Monday, Dec. 07, 1992
Does Familiarity Breed Contentment?
By Richard Brookhiser
The English novelist Evelyn Waugh once wrote that the only human relationships he could abide were intimacy, formality and servility. "What is horrible . . . in America is familiarity." Americans will be seeing a lot more familiarity, horrible or not, because that is the religion of the Clinton Administration.
Every President has a religion, in the sense of a creed that gets him and his supporters through the day. Ronald Reagan had two religions -- low taxes and traditional values -- plus a demonology, or at least a demon -- the evil empire. George Bush disestablished the Reagan religions and offered in their place little more than a belief in the sufficiency of his own good character, which is one reason he was a one-term President.
"Familiarity" is not the name Bill Clinton attaches to the guiding spirit of his presidency. When he is feeling rhetorical, he speaks instead of the New Covenant, which he defines as "a solemn agreement between the people and their government, based not simply on what each of us can take, but on what all of us must give." Clinton's New Covenant offers opportunity even as it demands responsibility. Ask what your country can do for you and what you can do for your country.
Clinton's covenant talk mines a long American tradition, running right back to the Puritans. "It is of the nature and essence of every society," said John Winthrop, "to be knit together by some covenant." But what kind of covenant? Winthrop's was based on obedience to a Calvinist God, which is not something Clinton is likely to call on. This is where familiarity comes in, to provide the needed emotional glue.
Clintonian familiarity establishes itself in a process of show-and-tell. We show each other our trials, then we tell each other how concerned we are about them and how determined we are to make things better. Clinton led the national show-and-tell with a tour of the stations of his own life -- his father's death in a car accident, his stepfather's drunkenness, his half brother's drug addiction, his mother's breast cancer. Even incidents that at first appeared to be reflections on his character rather than on his circumstances -- his dithering over the draft, his alleged dalliances -- became transformed instead into episodes that tested him.
The showing continues as Americans tell him their problems.
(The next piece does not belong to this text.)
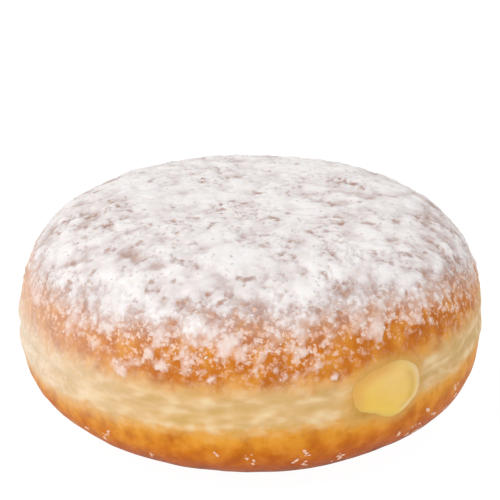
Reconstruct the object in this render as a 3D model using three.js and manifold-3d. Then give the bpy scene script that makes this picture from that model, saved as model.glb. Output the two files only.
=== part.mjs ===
// A custard-filled yeast doughnut under a coat of powdered sugar: one solid of dough, and one of custard that
// lies in its middle and shows at a mouth in its side. The sugar's heaps are relief on the dough.
// Millimetres, +Z up, front towards -Y, origin in the middle of the flat foot that it rests on.

import * as THREE from "three";
import { mergeVertices } from "three/addons/utils/BufferGeometryUtils.js";
import Module from "manifold-3d";

// Body. It is widest at its equator, and rounder below it than above.
const DIAMETER = 88.6;
const OVAL = 0.013; // share of its radius that the body is wider across the front than from front to back
const EQUATOR_HEIGHT = 19.1; // above the foot
const CROWN = { height: 22.1, wall: 4.9, dome: 2.32 }; // above the equator
const BELLY = { height: 19.9, wall: 3.3, dome: 2.92 }; // below the equator, as if it had no flat foot
const BODY_DETAIL = 20;
const CROWN_DENSITY = 1.2; // over 1, the facets are finer on the crown than below

// Pale line that stays above the oil while each half fries.
const BELT = { low: -2.6, high: 5.2, slope: 0.9 }; // heights from the equator; slope lifts it towards +X
const BELT_BULGE = 0.25;
const CREASE = { height: 1.0, wander: 1.2, size: 14, width: 1.2, depth: 0.5 };

// Relief of the dough.
const SWELLS = { size: 27, height: 0.3 };
const BLISTERS = { size: 6.2, height: 0.14 };

// Sugar coat. Its edge is measured down the skin from the top.
const COAT = { edge: 43, sway: 3.5, size: 15, fade: 15 };
const HEAPS = { size: 5.6, fineSize: 2.9, fineShare: 0.3, height: 0.7 };
const HEAP_BIAS = { bare: -0.6, full: 0.25 }; // how readily the coat heaps up past its edge, and on top
const HEAP_SLOPE = { foot: -0.15, crest: 0.35 };

// Caked crumbs of sugar along the edge of the coat.
const CRUMBS = { count: 36, first: 30, last: 51, small: 0.9, large: 2.5, flatness: 0.42, roughness: 0.4 };

// Custard: a flat pool in the middle, a neck that the filling nozzle left, and the mouth that it shows at.
const POOL = { halfLength: 20, halfWidth: 19, halfHeight: 6.4, roundness: 2.4, height: 20 };
const NECK = { halfWidth: 4.8, halfHeight: 4.0 };
const MOUTH = { azimuth: -56.8, height: 20.9, radius: 6.1, flareFrom: 33, flareTo: 43, rim: 0.3, bulge: 0.8 };
const MOUTH_LOBES = [
  { waves: 2, height: 1.32, turn: -9 },
  { waves: 3, height: 0.46, turn: 123 },
];
const LIP = { height: 0.25, width: 2.2 };
const GAP = 0.3;
const REACH = 6; // how far the hollow's cutter sticks out of the body
const CUSTARD_ROUND = 28;
const CUSTARD_RINGS = 18;
const CAP_RINGS = 4;

const RADIUS = DIAMETER / 2;
const QUARTER = Math.PI / 2;
const UP = new THREE.Vector3(0, 0, 1);
const { degToRad, smoothstep, lerp } = THREE.MathUtils;

const wasm = await Module();
wasm.setup();

const fract = (value) => value - Math.floor(value);
const hash = (i, j, k) => fract(Math.sin(i * 127.1 + j * 311.7 + k * 74.7) * 43758.5453);

// Smooth noise from -1 to 1, with a new value every `size` millimetres. Each seed gives another pattern.
function noise(point, size, seed) {
  const places = [point.x / size + seed, point.y / size - seed, point.z / size + 2 * seed];
  const cells = places.map(Math.floor);
  const [fx, fy, fz] = places.map((value, axis) => smoothstep(value - cells[axis], 0, 1));
  const at = (i, j, k) => hash(cells[0] + i, cells[1] + j, cells[2] + k);
  const alongX = (j, k) => lerp(at(0, j, k), at(1, j, k), fx);
  return 2 * lerp(lerp(alongX(0, 0), alongX(1, 0), fy), lerp(alongX(0, 1), alongX(1, 1), fy), fz) - 1;
}

// Half of the body's section, from its pole at t = 0 to the equator at t = 1: radius, and height from the equator.
class HalfSection extends THREE.Curve {
  constructor({ height, wall, dome }, side) {
    super();
    Object.assign(this, { height, wall, dome, side, arcLengthDivisions: 400 });
  }

  getPoint(t, target = new THREE.Vector2()) {
    const angle = (1 - t ** (this.wall / 2)) * QUARTER;
    const radius = RADIUS * Math.max(Math.cos(angle), 0) ** (2 / this.wall);
    return target.set(radius, this.side * this.height * Math.sin(angle) ** (2 / this.dome));
  }
}

const crown = new HalfSection(CROWN, 1);
const belly = new HalfSection(BELLY, -1);
const SKIN_LENGTH = crown.getLength() + belly.getLength();

// Where the smooth body's skin lies, this far down it from the top and at this azimuth.
function skinPoint(down, azimuth) {
  const onCrown = down <= crown.getLength();
  const share = onCrown ? down / crown.getLength() : (SKIN_LENGTH - down) / belly.getLength();
  const { x: radius, y: rise } = (onCrown ? crown : belly).getPointAt(Math.min(share, 1));
  const wide = radius * (1 + OVAL * Math.cos(2 * azimuth));
  const height = Math.max(rise + EQUATOR_HEIGHT, 0);
  return new THREE.Vector3(wide * Math.cos(azimuth), wide * Math.sin(azimuth), height);
}

function beltRelief(point) {
  const height = point.z - EQUATOR_HEIGHT - (BELT.slope * point.x) / RADIUS;
  const aboveLow = smoothstep(height, BELT.low - 1, BELT.low + 1);
  const belowHigh = 1 - smoothstep(height, BELT.high - 1, BELT.high + 1);
  const crease = CREASE.height + CREASE.wander * noise(point, CREASE.size, 3);
  const inCrease = Math.exp(-(((height - crease) / CREASE.width) ** 2));
  return aboveLow * belowHigh * (BELT_BULGE - CREASE.depth * inCrease);
}

// Height of the sugar's heaps.
function sugarRelief(point, down) {
  const edge = COAT.edge + COAT.sway * noise(point, COAT.size, 7);
  const coat = 1 - smoothstep(down, edge - COAT.fade / 2, edge + COAT.fade / 2);
  const coarse = noise(point, HEAPS.size, 11);
  const mixed = lerp(coarse, noise(point, HEAPS.fineSize, 13), HEAPS.fineShare);
  const heap = mixed + lerp(HEAP_BIAS.bare, HEAP_BIAS.full, coat);
  return HEAPS.height * smoothstep(heap, HEAP_SLOPE.foot, HEAP_SLOPE.crest);
}

const mouthRadius = (angle) =>
  MOUTH_LOBES.reduce(
    (radius, lobe) => radius + lobe.height * Math.cos(lobe.waves * angle - degToRad(lobe.turn)),
    MOUTH.radius,
  );

// Low swelling of the dough round the mouth.
function lipRelief(point) {
  const turn = Math.atan2(point.y, point.x) - degToRad(MOUTH.azimuth);
  const across = RADIUS * Math.atan2(Math.sin(turn), Math.cos(turn));
  const place = new THREE.Vector2(across, point.z - MOUTH.height);
  const beyond = place.length() - mouthRadius(place.angle());
  return LIP.height * Math.exp(-((beyond / LIP.width) ** 2));
}

function relief(point, down) {
  const offFoot = smoothstep(point.z, 0.05, 2.5);
  const swells = SWELLS.height * noise(point, SWELLS.size, 1);
  const blisters = BLISTERS.height * noise(point, BLISTERS.size, 5);
  return offFoot * (swells + blisters + beltRelief(point) + lipRelief(point) + sugarRelief(point, down));
}

function positionsOnly(geometry) {
  geometry.deleteAttribute("normal");
  geometry.deleteAttribute("uv");
  return mergeVertices(geometry, 1e-4);
}

function toSolid(geometry) {
  const merged = positionsOnly(geometry);
  return new wasm.Manifold(
    new wasm.Mesh({
      numProp: 3,
      vertProperties: merged.attributes.position.array,
      triVerts: new Uint32Array(merged.index.array),
    }),
  );
}

function toGeometry(solid) {
  const { vertProperties, triVerts } = solid.getMesh();
  const geometry = new THREE.BufferGeometry();
  geometry.setAttribute("position", new THREE.BufferAttribute(vertProperties, 3));
  geometry.setIndex(new THREE.BufferAttribute(triVerts, 1));
  geometry.computeVertexNormals();
  return geometry;
}

// Moves each vertex to where `place` puts it.
function reshape(geometry, place) {
  const positions = geometry.attributes.position;
  const vertex = new THREE.Vector3();
  for (let i = 0; i < positions.count; i += 1) {
    const moved = place(vertex.fromBufferAttribute(positions, i), i);
    positions.setXYZ(i, moved.x, moved.y, moved.z);
  }
  return geometry;
}

function doughBody() {
  const ball = positionsOnly(new THREE.IcosahedronGeometry(1, BODY_DETAIL));
  const downs = [];
  reshape(ball, (direction, i) => {
    downs[i] = SKIN_LENGTH * (direction.angleTo(UP) / Math.PI) ** CROWN_DENSITY;
    return skinPoint(downs[i], Math.atan2(direction.y, direction.x));
  });
  ball.computeVertexNormals();
  const normals = ball.attributes.normal.clone();
  const normal = new THREE.Vector3();
  return reshape(ball, (point, i) => {
    normal.fromBufferAttribute(normals, i);
    return point.clone().addScaledVector(normal, relief(point, downs[i]));
  });
}

// An uneven crumb, flattened against the skin and sunk to its middle in it.
function sugarCrumb(index) {
  const draw = (column) => hash(index, column, 0);
  const down = lerp(CRUMBS.first, CRUMBS.last, draw(1));
  const azimuth = 2 * Math.PI * ((index + 1.5 * draw(2)) / CRUMBS.count);
  const base = skinPoint(down, azimuth);
  const below = skinPoint(down + 0.5, azimuth);
  const sideways = new THREE.Vector3(-Math.sin(azimuth), Math.cos(azimuth), 0);
  const outward = below.sub(base).cross(sideways).normalize();
  const radius = lerp(CRUMBS.small, CRUMBS.large, draw(3) ** 2);
  const lumpy = reshape(positionsOnly(new THREE.IcosahedronGeometry(radius, 0)), (vertex, corner) =>
    vertex.multiplyScalar(1 + CRUMBS.roughness * (hash(index, corner, 9) - 0.5)),
  );
  const middle = base.addScaledVector(outward, relief(base, down));
  return lumpy
    .rotateZ(draw(4) * Math.PI)
    .scale(lerp(0.8, 1.3, draw(5)), 1, CRUMBS.flatness)
    .applyQuaternion(new THREE.Quaternion().setFromUnitVectors(UP, outward))
    .translate(middle.x, middle.y, middle.z);
}

// Half size of the custard at an angle from its axis (0 is across, a quarter turn is up), this far along it.
function custardRadius(along, angle, gap) {
  const ellipse = (across, up) => 1 / Math.hypot(Math.cos(angle) / across, Math.sin(angle) / up);
  const end = Math.min(Math.abs(along) / (POOL.halfLength + gap), 1);
  const pool = (1 - end ** POOL.roundness) ** (1 / POOL.roundness);
  const inPool = pool * ellipse(POOL.halfWidth + gap, POOL.halfHeight + gap);
  const flare = smoothstep(along, MOUTH.flareFrom, MOUTH.flareTo);
  const neck = lerp(ellipse(NECK.halfWidth, NECK.halfHeight), mouthRadius(angle), flare) + gap;
  const inNeck = neck * smoothstep(along, -POOL.halfLength, 0);
  return Math.hypot(inPool, inNeck);
}

// The custard. With a gap and a reach it is the hollow for it, which runs that far past the body's side.
function custard(gap = 0, reach = 0) {
  const azimuth = degToRad(MOUTH.azimuth);
  const outward = new THREE.Vector3(Math.cos(azimuth), Math.sin(azimuth), 0);
  const sideways = new THREE.Vector3(-Math.sin(azimuth), Math.cos(azimuth), 0);
  const bodyRadius = RADIUS * (1 + OVAL * Math.cos(2 * azimuth));
  const inner = -(POOL.halfLength + gap);
  const outer = bodyRadius - MOUTH.rim + reach;
  const profile = [new THREE.Vector2(0, inner)];
  for (let i = 1; i <= CUSTARD_RINGS; i += 1) {
    const bend = Math.sin((i / CUSTARD_RINGS) * QUARTER) ** 2;
    profile.push(new THREE.Vector2(1, lerp(inner, outer, lerp(i / CUSTARD_RINGS, bend, 0.3))));
  }
  for (let i = 1; i <= CAP_RINGS; i += 1) {
    profile.push(new THREE.Vector2(1 - i / CAP_RINGS, outer));
  }
  return reshape(new THREE.LatheGeometry(profile, CUSTARD_ROUND), ({ x, y, z }) => {
    const share = Math.hypot(x, z);
    const angle = Math.atan2(x, z);
    const radius = share * custardRadius(y, angle, gap);
    const across = radius * Math.cos(angle);
    // Towards the mouth the sections bend to the round of the body's side, and the last one domes out of it.
    const bend = (bodyRadius - Math.sqrt(bodyRadius ** 2 - across ** 2)) * smoothstep(y, MOUTH.flareFrom, outer);
    const dome = y > outer - 1e-3 ? MOUTH.bulge * (1 - share ** 2) : 0;
    const level = lerp(POOL.height, MOUTH.height, smoothstep(y, POOL.halfLength, MOUTH.flareFrom));
    return outward
      .clone()
      .multiplyScalar(y - bend + dome)
      .addScaledVector(sideways, across)
      .setZ(level + radius * Math.sin(angle));
  });
}

const doughMaterial = new THREE.MeshStandardMaterial({ name: "fried_dough", color: 0xd08a45, roughness: 0.75 });
const custardMaterial = new THREE.MeshStandardMaterial({ name: "custard", color: 0xecc662, roughness: 0.35 });

const crumbs = Array.from({ length: CRUMBS.count }, (_, index) => toSolid(sugarCrumb(index)));
const sugaredDough = crumbs.reduce((whole, crumb) => whole.add(crumb), toSolid(doughBody()));
const dough = new THREE.Mesh(toGeometry(sugaredDough.subtract(toSolid(custard(GAP, REACH)))), doughMaterial);
dough.name = "dough";

const filling = new THREE.Mesh(toGeometry(toSolid(custard())), custardMaterial);
filling.name = "filling";

const doughnut = new THREE.Group();
doughnut.name = "filled_doughnut";
doughnut.add(dough, filling);

// The relief leaves the outline a little off the body's axis, so it is centred on the origin here.
const middle = new THREE.Box3().setFromObject(doughnut, true).getCenter(new THREE.Vector3());
doughnut.position.set(-middle.x, -middle.y, 0);

export default doughnut;
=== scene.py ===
"""A custard-filled yeast doughnut under powdered sugar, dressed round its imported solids.

Sizes are in millimetres unless a comment says otherwise, in the doughnut's own frame: +Z up, front towards
-Y, the origin in the middle of the foot. Meshes are written in metres.
"""

import logging
import math
from dataclasses import dataclass, field
from enum import Enum, IntEnum
from typing import Any

import bpy
import numpy as np
import numpy.typing as npt
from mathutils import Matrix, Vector


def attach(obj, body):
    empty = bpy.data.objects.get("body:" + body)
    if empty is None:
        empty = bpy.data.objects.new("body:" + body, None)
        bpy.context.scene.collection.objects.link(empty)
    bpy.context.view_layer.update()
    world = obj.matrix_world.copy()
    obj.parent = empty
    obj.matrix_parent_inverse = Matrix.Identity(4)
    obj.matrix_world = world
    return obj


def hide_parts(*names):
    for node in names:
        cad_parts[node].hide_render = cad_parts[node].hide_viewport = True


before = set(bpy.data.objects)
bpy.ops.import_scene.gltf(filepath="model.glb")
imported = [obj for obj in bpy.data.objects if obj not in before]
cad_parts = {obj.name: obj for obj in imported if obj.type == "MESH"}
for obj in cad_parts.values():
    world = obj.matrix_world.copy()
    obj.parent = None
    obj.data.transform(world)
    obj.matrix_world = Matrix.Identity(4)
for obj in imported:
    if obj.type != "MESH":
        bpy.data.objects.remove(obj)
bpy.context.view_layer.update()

Array = npt.NDArray[np.float64]
# Two numbers, most often where something starts and where it is full.
Pair = tuple[float, float]
Piece = bpy.types.Object
Material = bpy.types.Material
Tree = bpy.types.NodeTree
Socket = bpy.types.NodeSocket
# What feeds a node's input: an output, or a node whose first output does.
Source = bpy.types.NodeSocket | bpy.types.Node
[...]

Clinton's - capacity to pay attention, obvious to anyone who has watched him conducting a forum or working a crowd, draws them out. During the second presidential debate -- the one with the stools -- Clinton was the only one of the three candidates to move to the edge of the stage and engage his interlocutors intimately.
The telling comes with Clinton's pledges to solve America's problems. Clinton's proposals may not be very different from those of other politicians, but because of the showing that accompanies them, the proposals appear to have sprung not from some abstract principle or expert's calculation but from his bond with us. The experience leaves us united in empathy for our sufferings and committed to the struggle to relieve them. It's like a 12-step program, minus appeals to a Higher Power.
Clinton is not the only public figure who achieves familiarity through show- and-tell. At the Democratic Convention, Al Gore relived the car accident that nearly killed his young son, and Paul Tsongas told us about his battle with cancer, which he now must face again. For years Jesse Jackson has been telling us that he was born out of wedlock. No major political function these days, Democrat or Republican, is complete without at least one AIDS sufferer. Clinton is not alone in evoking familiarity; he just does it better than anyone else. The only people who might challenge him for that distinction are the TV-talk-show hosts. There was a lot of comment this year about how TV talk shows had changed American politics. They did it not by providing a new forum but by setting a tone. We are all hosts and guests now.
The religion of familiarity has problems. The first is that though it promises to be comprehensive, it in fact leaves a lot of people out. Suppose you have an unpopular disease? To hear Clinton and his peers tell it, the only reason anyone dies in America is because of AIDS, breast cancer or the occasional car accident. In fact, everyone reading these words will die some time or other, many of us quite painfully. If your manner of egress is not on the New Covenanters' list, don't expect any hugs before you go.
A second problem with our new religion is that some claims to be distressed will not be accepted by everyone. Clinton ran into this problem early in the transition when he repeated a campaign promise to lift the ban on homosexuals in the military by Executive Order. Gays see themselves as a wrongfully excluded minority, but the military sees homosexuals in its own ranks as % prejudicial to discipline. Clinton will probably set up a commission that will lead the Pentagon around to his view, but that is old-style jawboning, not the New Covenant.
The final problem is that show-and-tell, even if it makes everyone feel better, is not enough. Clinton may succeed in getting our attention. But to get results, he must navigate intractable realities such as limited resources and human nature. Suppose he cannot fund tax relief for the middle class out of levies on the rich? Suppose that even with welfare reform, poor families stay broken and city streets remain dangerous? There may be more in heaven and earth than is dreamed of in Bill Clinton's religion. If so, he has four years to change it -- before we get a chance to change Presidents.